Чем он был? Фоном всех разговоров; Арбат не менялся. Арбат 901 года — такой же, как в прошлом столетии.
Жить, как мы жили, в обстаньи Горшковых, Мишель-Комарова и Выгодчиковых, — нельзя! И картина сознания без к ней приложенного, как виньетки, Арбата восьмидесятых годов (он Арбат и 901 года) — неполная.
Старый Арбат
Помнится прежний Арбат: Арбат прошлого; он от Смоленской аптеки вставал полосой двухэтажных домов, то высоких, то низких; у Денежного — дом Рахманова, белый, балконный, украшенный лепкой карнизов, приподнятый круглым подобием башенки: три этажа.
В нем родился; в нем двадцать шесть лет проживал 194.

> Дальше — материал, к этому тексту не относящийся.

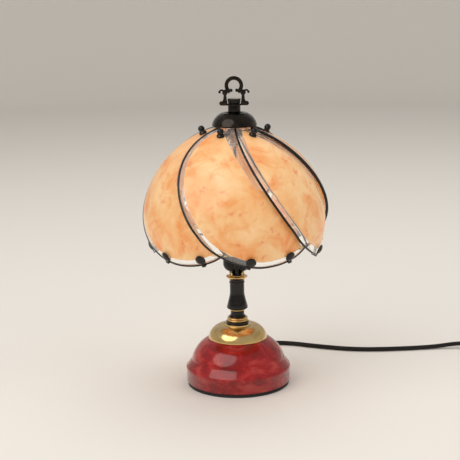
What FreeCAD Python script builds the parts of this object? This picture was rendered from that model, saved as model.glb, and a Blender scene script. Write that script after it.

Дома — охровый, карий, оранжево-розовый, палевый, даже кисельный, — цветистая линия вдаль убегающих зданий, в один, два и три этажа; эта лента домов на закате блистала оконными стеклами; конку тащила лошадка; и фура, «Шиперко», квадратная, пестрая, перевозила арбатцев на дачи; тащились вонючие канализационные бочки от церкви Микола на камне до церкви Смоленские божия матери — к Дорогомилову, где непросошное море стояло: коричневой грязи, в которой Казаринов, два раза в год дирижировавший в Благородном собрании танцами, в день наносивший полсотни визитов, сват-брат всей Москвы, — утонул; осенями здесь капало; зимами рос несвозимый сугроб; и обходы Арешева, пристава, не уменьшали его. Посредине, у церкви Миколы (на белых распузых столбах), загибался Арбат; а Микола виднелся распузым столбом колокольни и от Гринблата, сапожника (с Дорогомилова, с площади); в церкви Миколы венчался с Машенькой Усовой Северцев, А, Н., профессор; Микола — арбатский патрон; сам Арбат — что, коли не Миколина улица? Назван же он по-татарски, скрипели арбы по нем; Грозный построил дворец на Арбате; и Наполеон проезжался Арбатом; Безухий, Пьер (см. «Война и мир»), перед розовою колокольнею Миколы Плотника что не на камне бродил, собираясь с Наполеоном покончить; 195 Микола — патрон, потому что он видел Арбат: от Миколы и до Староносова; и — от Миколы до «Праги»; 196 и, видя до «Праги», предвидя Белград, за арбатцами, текшими в Прагу, в Белград, он не тек по проливам до… Константинополя; староколенный арбатец, идя мимо, шепчет молитву «Арбатскую» — может быть?